No company or consumer is safe from cyber-attacks, and financial services firms represent a huge opportunity for hackers. Protecting clients' information and accounts is as much about developing technology that's difficult for a hacker to overcome as it is about educating consumers about their behavior. Simple passwords aren't secure, but considering the amount of business consumers conduct online, remembering long strings of numbers and letters that are distinct for each website is unrealistic.
Technology providers are combating that in different ways. Companies like LastPass save and autofill passwords so users can easily create the kind of difficult passwords recommended by security experts.

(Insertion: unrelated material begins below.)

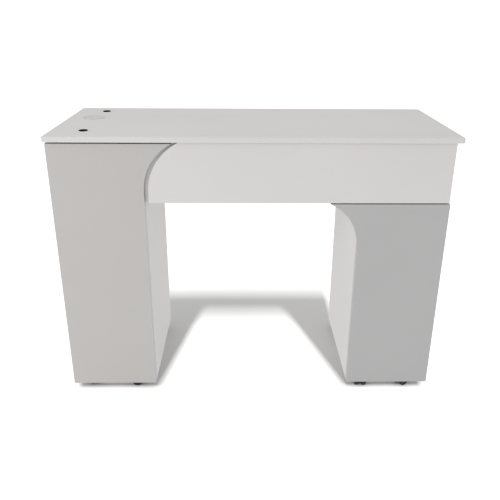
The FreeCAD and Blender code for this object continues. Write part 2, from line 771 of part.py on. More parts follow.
# ---------------------------------------------------------------- pulls
def bow_pull(name, centre, upright):
    """A round-bar bow pull with its two screws; local X joins the feet and Y points outwards."""
    half, reach, bend = dims.pull_spacing / 2, dims.pull_reach, dims.pull_bend
    body = doc.addObject("PartDesign::Body", name + "_bow")
    path = new_sketch(body, name + "_path", "XY_Plane")
    h, out, b = half.value, reach.value, bend.value
    left = path.addGeometry(Part.LineSegment(Vector(-h, 0, 0), Vector(-h, out - b, 0)))
    turn_in = path.addGeometry(Part.ArcOfCircle(
        Part.Circle(Vector(-h + b, out - b, 0), Vector(0, 0, 1), b), math.pi / 2, math.pi))
    bar = path.addGeometry(Part.LineSegment(Vector(-h + b, out, 0), Vector(h - b, out, 0)))
    turn_out = path.addGeometry(Part.ArcOfCircle(
        Part.Circle(Vector(h - b, out - b, 0), Vector(0, 0, 1), b), 0, math.pi / 2))
    right = path.addGeometry(Part.LineSegment(Vector(h, out - b, 0), Vector(h, 0, 0)))
    for rule in (
            ("Tangent", left, 2, turn_in, 2), ("Tangent", turn_in, 1, bar, 1),
            ("Tangent", bar, 2, turn_out, 2), ("Tangent", turn_out, 1, right, 1),
            ("Vertical", left), ("Horizontal", bar), ("Vertical", right)):
        path.addConstraint(Sketcher.Constraint(*rule))
    hold_point(path, left, 1, -half, ZERO)
    hold_point(path, right, 2, half, ZERO)
    hold(path, "DistanceY", reach, -1, 1, bar, 1)
    hold(path, "Radius", bend, turn_in)
    section = new_sketch(body, name + "_section", "XZ_Plane")
    section.addGeometry(Part.Circle(Vector(-h, 0, 0), Vector(0, 0, 1), dims.pull_radius.value))
    hold_point(section, 0, 3, -half, ZERO)
    hold(section, "Radius", dims.pull_radius, 0)
    pipe = body.newObject("PartDesign::AdditivePipe", name + "_pipe")
    pipe.Profile = section
    pipe.Spine = (path, ["Edge%d" % number for number in range(1, 6)])

    depth = dims.board + dims.pull_thread_depth
    screws = [screw("%s_screw_%s" % (name, foot), (place, -dims.board, ZERO), "+y",
                    (dims.pull_screw_head, dims.pull_screw_head_height), (dims.pull_thread, depth))
              for foot, place in (("a", -half), ("b", half))]
    bow = drilled(name + "_tapped", body, screws)
    pull = group(name + "_set", [bow] + screws)
    rotation = Rotation(Vector(0, 1, 0), 90) if upright else Rotation()
    node(name, put(pull, centre, rotation))
    holes = group(name + "_holes", screws)
    return put(holes, centre, rotation)


# ---------------------------------------------------------------- drawers
slide_members = []


def slide_channel(name, x_open, x_web, y_span, level, height):
    """A channel section: its web at x_web, its two flanges reaching to x_open."""
    sheet_metal = dims.slide_sheet
    half = height / 2
    low, high = (x_web, x_open) if x_web.value < x_open.value else (x_open, x_web)
    solid = block(name + "_solid", (low, high), y_span, (level - half, level + half))
    if x_web.value < x_open.value:
        hollow_x = (x_web + sheet_metal, x_open + 1)
    else:
        hollow_x = (x_open - 1, x_web - sheet_metal)
    hollow = block(name + "_hollow", hollow_x, (y_span[0] - 1, y_span[1] + 1),
                   (level - half + sheet_metal, level + half - sheet_metal))
    return drilled(name, solid, [hollow])


def make_drawer(name, bay, front_x, front_z, box_bottom, box_height):
    """A drawer that opens along +Y: front, four-board box, pull and the moving slide members."""
    x0, x1 = bay[0] + dims.slide_space, bay[1] - dims.slide_space
    y0, y1 = FRONTS_BACK - dims.box_length, FRONTS_BACK
    z0, z1 = box_bottom, box_bottom + box_height
    wall = dims.box_board

    pull_at = ((front_x[0] + front_x[1]) / 2, FRONTS_FACE, (front_z[0] + front_z[1]) / 2)
    holes = bow_pull(name + "_pull", pull_at, False)
    board = block(name + "_front_board", front_x, (FRONTS_BACK, FRONTS_FACE), front_z)
    node(name + "_front", drilled(name + "_front_drilled", board, [holes]))

    floor_z = (z0 + dims.box_floor_lift, z0 + dims.box_floor_lift + dims.box_floor)
    floor = block(name + "_floor", (x0 + wall - dims.floor_groove, x1 - wall + dims.floor_groove),
                  (y0, y1), floor_z)
    back = block(name + "_back", (x0 + wall, x1 - wall), (y0, y0 + wall), (floor_z[1], z1))
    sides = []
    for hand, span in (("left", (x0, x0 + wall)), ("right", (x1 - wall, x1))):
        side = block("%s_side_%s" % (name, hand), span, (y0, y1), (z0, z1))
        sides.append(drilled("%s_side_%s_grooved" % (name, hand), side, [floor]))
    node(name + "_box", group(name + "_box_set", sides + [back, floor]))

    level = z0 + dims.slide_height
    inner_height = dims.slide_height - dims.slide_sheet * 2 - dims.slide_play * 2
    run = (y0 + dims.slide_back_margin, CARCASS_BACK - dims.slide_front_margin)
    moving = []
    for hand, wall_x, inward, box_x in (("left", bay[0], 1, x0), ("right", bay[1], -1, x1)):
        slide_members.append(slide_channel(
            "%s_rail_%s" % (name, hand), wall_x + dims.slide_depth * inward, wall_x, run, level,
            dims.slide_height))
        moving.append(slide_channel(
            "%s_runner_%s" % (name, hand), box_x - dims.slide_depth * inward, box_x, run, level,
            inner_height))
    node(name + "_slides", group(name + "_slide_set", moving))


def make_drawers():
    gap = dims.front_gap
    upper_z = (APRON_BOTTOM + gap, SLAB_UNDER - gap * 2)
    column_x = (RIGHT_IN + gap, RIGHT_OUT - gap)
    make_drawer("centre_drawer", (LEFT_IN, RIGHT_IN), (LEFT_IN + gap, RIGHT_IN - gap), upper_z,
                APRON_FLOOR + dims.box_lift, dims.shallow_box)
    make_drawer("top_drawer", (PARTITION_RIGHT, BAY_RIGHT), (column_x[0], APRON_END - gap), upper_z,
                APRON_FLOOR + dims.box_lift, dims.shallow_box)
    bay = (RIGHT_IN + dims.board, RIGHT_OUT - dims.board)
    middle = (dims.skirt_height + APRON_BOTTOM) / 2
    make_drawer("middle_drawer", bay, column_x, (middle + gap, APRON_BOTTOM - gap),
                middle + dims.box_lift, dims.deep_box)
    make_drawer("bottom_drawer", bay, column_x, (dims.skirt_height + gap, middle - gap),
                BOARD_TOP + dims.box_lift, dims.deep_box)
    node("drawer_rails", group("drawer_rail_set", slide_members))


# ---------------------------------------------------------------- cabinet door
HINGE_X = LEFT_OUT - dims.knuckle_radius
HINGE_Y = CARCASS_BACK + dims.front_gap / 2


def hinge_leaf(name, level, on_door):
    """One leaf of a butt hinge with its share of the five knuckles.

    The cabinet's leaf carries the pin; the door's knuckles turn on it with a little play.
    """
    length, radius = dims.hinge_length, dims.knuckle_radius
    pitch = length / 5
    low = level - length / 2
    if on_door:
        leaf_y = (FRONTS_BACK - dims.leaf_thickness, FRONTS_BACK)
        turns = (1, 3)
    else:
        leaf_y = (CARCASS_BACK, CARCASS_BACK + dims.leaf_thickness)
        turns = (0, 2, 4)
    root = HINGE_X + radius + dims.leaf_root
    pieces = [block(name + "_plate", (root, HINGE_X + radius + dims.leaf_width), leaf_y,
                    (low, low + length))]
    for turn in turns:
        start = low + pitch * turn + dims.knuckle_play
        height = pitch - dims.knuckle_play * 2
        pieces.append(rod("%s_knuckle%d" % (name, turn), (HINGE_X, HINGE_Y, start), "+z",
                          radius, height))
        pieces.append(block("%s_tab%d" % (name, turn), (HINGE_X, root + dims.tab_overlap), leaf_y,
                            (start, start + height)))
    if not on_door:
        pieces.append(rod(name + "_pin", (HINGE_X, HINGE_Y, low), "+z", dims.hinge_pin_radius, length))
        return fused(name, pieces)
    bore = rod(name + "_bore", (HINGE_X, HINGE_Y, low - 1), "+z",
               dims.hinge_pin_radius + dims.hinge_play, length + 2)
    return drilled(name, fused(name + "_blank", pieces), [bore])


def make_door():
    gap = dims.front_gap
    x_span = (LEFT_OUT + gap, LEFT_IN - gap)
    z_span = (dims.skirt_height + gap, SLAB_UNDER - gap * 2)
    pull_at = (x_span[1] - dims.door_pull_inset, FRONTS_FACE, (z_span[0] + z_span[1]) / 2)
    holes = bow_pull("door_pull", pull_at, True)
    panel = block("door_board", x_span, (FRONTS_BACK, FRONTS_FACE), z_span)
    node("door_panel", drilled("door_drilled", panel, [holes]))

    levels = (("low", z_span[0] + dims.hinge_margin), ("high", z_span[1] - dims.hinge_margin))
    node("cabinet_hinge_leaves", group("cabinet_leaf_set", [
        hinge_leaf("cabinet_leaf_" + name, level, False) for name, level in levels]))

    catch_x = (LEFT_IN - dims.board - dims.catch_width, LEFT_IN - dims.board)
    catch_z = (SLAB_UNDER - dims.catch_drop, SLAB_UNDER - dims.catch_drop + dims.catch_length)
    catch_face = CARCASS_BACK - dims.catch_gap
    node("magnetic_catch", block(
        "catch_block", catch_x, (catch_face - dims.catch_width, catch_face), catch_z))
    strike = block("strike", (catch_x[0] - dims.catch_gap, catch_x[1] - dims.catch_gap),
                   (FRONTS_BACK - dims.strike_thickness, FRONTS_BACK),
                   (catch_z[0] + dims.strike_margin, catch_z[1] - dims.strike_margin))
    leaves = [hinge_leaf("door_leaf_" + name, level, True) for name, level in levels]
    node("door_fittings", group("door_fitting_set", leaves + [strike]))


# ---------------------------------------------------------------- build and write
def check_document():
    doc.recompute()
    for thing in doc.Objects:
        if "Invalid" in thing.State or "Error" in thing.State:
            raise RuntimeError("%s: %s" % (thing.Name, thing.State))
    for label, thing in nodes.items():
        shape = thing.Shape
        if shape.isNull() or not shape.isValid() or not shape.Solids:
            raise RuntimeError("%s has no valid solid" % label)
        loose = len(shape.Faces) - sum(len(solid.Faces) for solid in shape.Solids)
        if loose:
            raise RuntimeError("%s has %d faces outside its solids" % (label, loose))


def write_nodes():
    os.makedirs("parts", exist_ok=True)
    for label, thing in nodes.items():
        thing.Shape.exportStep(os.path.join("parts", label + ".step"))
        box = thing.Shape.BoundBox
        print("%-32s %2d solids  X %7.1f %7.1f  Y %7.1f %7.1f  Z %6.1f %6.1f" % (
            label, len(thing.Shape.Solids), box.XMin, box.XMax, box.YMin, box.YMax, box.ZMin, box.ZMax))
    print(len(nodes), "nodes")


make_tabletop()
make_grommets()
make_client_side()
make_carcass()
for caster_name, caster_x, caster_y in caster_places():
    make_caster(caster_name, caster_x, caster_y)
make_drawers()
make_door()
check_document()
write_nodes()
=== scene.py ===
import json
import math

import bpy
from mathutils import Matrix, Vector


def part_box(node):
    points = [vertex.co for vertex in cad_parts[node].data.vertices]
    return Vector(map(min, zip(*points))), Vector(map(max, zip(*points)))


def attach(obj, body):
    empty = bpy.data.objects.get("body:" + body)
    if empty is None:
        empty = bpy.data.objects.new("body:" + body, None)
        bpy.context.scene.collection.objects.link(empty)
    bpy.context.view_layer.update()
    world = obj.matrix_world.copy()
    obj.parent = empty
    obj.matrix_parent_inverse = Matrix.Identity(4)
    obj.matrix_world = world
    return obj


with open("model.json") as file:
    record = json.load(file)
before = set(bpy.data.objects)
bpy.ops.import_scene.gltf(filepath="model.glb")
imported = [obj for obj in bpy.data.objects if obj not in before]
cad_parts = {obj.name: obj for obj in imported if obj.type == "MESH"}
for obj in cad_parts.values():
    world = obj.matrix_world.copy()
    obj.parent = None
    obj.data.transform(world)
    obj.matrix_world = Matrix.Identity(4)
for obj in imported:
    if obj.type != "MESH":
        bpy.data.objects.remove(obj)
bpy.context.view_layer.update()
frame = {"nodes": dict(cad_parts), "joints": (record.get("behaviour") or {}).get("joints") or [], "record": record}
NODES = frame["nodes"]
MM = 0.001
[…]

Others offer USB tokens that are used in addition to passwords; hackers must have both the token and the password to break into an account.
Hoyos Labs, a New York-based digital infrastructure security company, has created software that uses biometrics to authenticate a user. The firm's HoyosID identity assertion platform can be used to access websites, doors and now ATMs, according to the company.

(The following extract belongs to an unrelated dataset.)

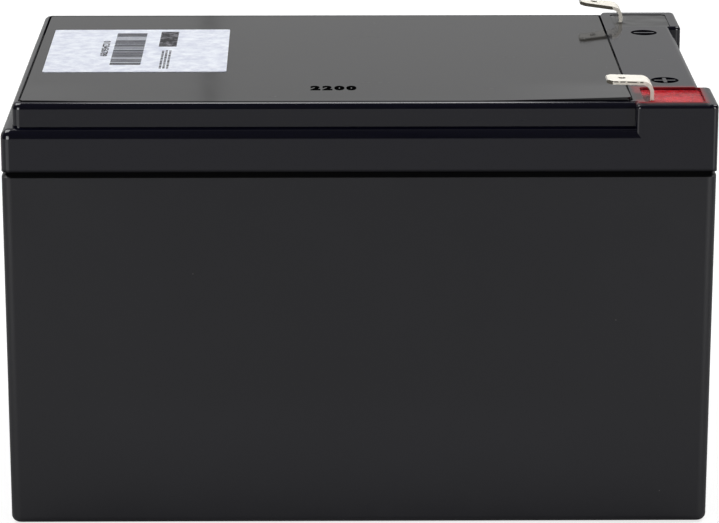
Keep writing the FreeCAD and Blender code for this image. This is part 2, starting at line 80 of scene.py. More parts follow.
def add(tree, kind, inputs=None, **settings):
    """Adds a node; inputs maps a socket to a constant or to another node's output."""
    node = tree.nodes.new("ShaderNode" + kind)
    for name, value in settings.items():
        setattr(node, name, value)
    for socket, value in (inputs or {}).items():
        if isinstance(value, bpy.types.NodeSocket):
            tree.links.new(value, node.inputs[socket])
        else:
            node.inputs[socket].default_value = value
    return node


def start_material(name):
    """An empty node material, with the point of the object in metres as its first output."""
    material = bpy.data.materials.new(name)
    material.use_nodes = True
    material.node_tree.nodes.clear()
    return material, add(material.node_tree, "TexCoord").outputs["Object"]


def per_mm(size):
    """The texture scale at which one cell of a pattern is this many millimetres long."""
    return 1.0 / (size * MM)


print("one millimetre grain has a texture scale of", per_mm(1.0))

# %% [markdown]
# ## The camera
#
# The picture looks at the long front side from a little above, with a long lens from about
# three quarters of a metre away. Place, turn and focal length were worked out from straight
# edges of the box, so they are written here as they were measured. The lens is given for
# Blender's 36 mm wide sensor and a picture of 719 by 523 pixels.

# %% Camera at the measured place
CAMERA_PLACE = (-7.66, -751.04, 255.12)
CAMERA_YAW = 0.628
CAMERA_PITCH = 15.616
CAMERA_ROLL = 0.047
PICTURE_WIDTH = 719
FOCAL_PIXELS = 3437.1

camera_data = bpy.data.cameras.new("camera")
camera_data.sensor_width = 36.0
camera_data.lens = FOCAL_PIXELS * camera_data.sensor_width / PICTURE_WIDTH
camera_data.clip_start = 0.05
camera_data.clip_end = 20.0
camera = bpy.data.objects.new("camera", camera_data)
bpy.context.collection.objects.link(camera)
camera.matrix_world = (
    Matrix.Translation(Vector(CAMERA_PLACE) * MM)
    @ Matrix.Rotation(math.radians(-CAMERA_YAW), 4, "Z")
    @ Matrix.Rotation(math.radians(90.0 - CAMERA_PITCH), 4, "X")
    @ Matrix.Rotation(math.radians(CAMERA_ROLL), 4, "Z")
)
bpy.context.scene.camera = camera
print("lens in mm:", round(camera_data.lens, 1))

# %% [markdown]
# ## Light
#
# Black plastic shows its surroundings more than its colour, so the light is planned from the
# reflections. The flat top mirrors what stands low behind the battery: a pale grey backdrop
# with one seam. The rounded front rim catches a narrow bright strip high behind, and then the
# dark space above the camera, which gives the rim its thin bright line over a black band. Two
# broad soft boxes stand to the left and right, where no long edge mirrors them, and light the
# label and the floor. A sky that changes smoothly with direction gives backdrop, strip and
# room. The camera itself sees the sky as plain white, and reflections see a small share of
# that white. A direction is a vector of length 1, so its Y says how far behind something
# stands and its X how far aside.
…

Biometrics are "the way of the future," Hector Hoyos, CEO of Hoyos Labs, told Investment Advisor in February. "The password is dead."
Banks can use Hoyos Labs' software to modify their existing customer app and their back-end server software, which will produce a QR code for the customer on the ATM screen, Hoyos said. The bank customer will open the app on her phone and scan the QR code that appears on the ATM.

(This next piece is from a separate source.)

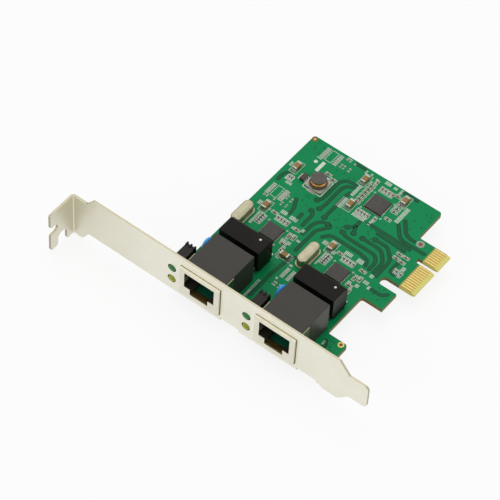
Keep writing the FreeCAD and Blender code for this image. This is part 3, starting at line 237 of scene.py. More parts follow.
print("a finish has", [name for name in vars(Finish) if name.islower() and name[0] != "_"])

# %% [markdown]
# ## The bracket
# Cold-rolled steel, nickel plated: a warm silver with a faint rolling grain along its
# length. The shears leave its cut edges duller and browner than its faces, so faces and
# edges are told apart by which way they look.

# %% Bracket steel
TAB_END, TAB_FRONT = 1.5 * MM, -1.5 * MM    # the folded tab's limits along X and Y
INSIDE, OUTSIDE = 0.01 * MM, 0.85 * MM      # just within the sheet's two faces
SHADE_REACH = 34 * MM       # how far the painted shade, darker and yellower, reaches from the tab


def bracket_steel():
    steel = Finish("bracket_steel", 0.36, 1.0)
    x, y, _ = steel.axes()
    _, across, up = (abs(part) for part in steel.axes(steel.true_normal()))
    plate_cut = (x > TAB_END) * (y > INSIDE) * (y < OUTSIDE) * (across < 0.5)
    tab_cut = (x < TAB_END) * (up > 0.5).larger((across > 0.7) * (y < TAB_FRONT))
    cut = plate_cut.larger(tab_cut)
    grain = steel.noise(0.25, 4.0, steel.stretched(0.05, 1.0, 1.0))
    cloud = steel.noise(9.0, 3.0)
    face = steel.mix(cloud, (228, 225, 209), (240, 238, 224))
    # painted shade: the face is darkened and yellowed towards the tab
    painted_shade = (1 - x * (1 / SHADE_REACH)).bounded()
    face = steel.mix(painted_shade * 0.5, face, (206, 201, 178))
    face = steel.mix((grain - 0.5).bounded() * 0.5, face, (208, 202, 182))
    # painted highlight: the rounded edges are lightened towards near white
    face = steel.mix(steel.edges(0.25) * 0.35, face, (246, 244, 234))
    steel.colour_from(steel.mix(cut * 0.85, face, (160, 153, 128)))
    steel.roughness_from(0.30 + grain * 0.12 + cloud * 0.06 + cut * 0.12)
    steel.relief(grain + cloud * 0.5, 0.004, 0.18)
    return steel.material


BRACKET_STEEL = bracket_steel()
print("made", BRACKET_STEEL.name)

# %% [markdown]
# ## Tinned, gilded and plated metal
# Solder and tinned ends are soft grey and slightly lumpy. Gold on the edge contacts is flat
# and pale, with the fine scratches that a slot leaves. The jack's shield is bright where it
# shows in the bracket's window; behind the bracket its colour is darkened as painted shade.
# One function makes all of them from two colours and a grain.

# %% Plated metals
def plated(name, light, dark, roughness, lump, depth, scratch=0.0, painted_shade_from=None):
    metal = Finish(name, roughness, 1.0)
    lumps = metal.noise(lump, 3.0)
    fine = metal.noise(lump * 0.2, 2.0)
    shade = metal.mix(lumps, light, dark)
    worn = metal.edges(0.06)
    shade = metal.mix(worn * 0.3, shade, light)
    height = lumps
    if scratch:
        lines = metal.noise(0.12, 2.0, metal.stretched(0.04, 1.0, 1.0))
        shade = metal.mix((lines > 0.62) * scratch, shade, dark)
        height = height + lines * 0.4
    # painted shade: the shield behind the bracket is darkened in its colour
    if painted_shade_from is not None:
        behind = metal.axes()[1] > painted_shade_from * MM
        shade = metal.mix(behind * 0.9, shade, (112, 112, 84))
    metal.colour_from(shade)
    metal.roughness_from(roughness - 0.08 + fine * 0.16 + lumps * 0.05)
    metal.relief(height, depth, 0.04)
    return metal.material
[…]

"That sends a message to the back-end system of the bank that returns an authentication request to your phone. You look at your phone and of course your biometrics matches you and sends a message to the bank saying, 'Yes, this is Hector,' and out comes your cash," Hoyos said.
The QR code is generated using biometric open protocol standard (BOPS), a standard patented by Hoyos Labs and certified by the Institute of Electrical and Electronics Engineers. "BOPS is the framework that establishes all the rules for the way in which biometrics need to be implemented in end-to-end identity assertion platforms," Hoyos said.
Liveness is another level of biometric protection. If a hacker uses a video or photograph of a potential victim to try to get past iris or facial recognition technology, liveness can identify those images as false and deny access, Hoyos said.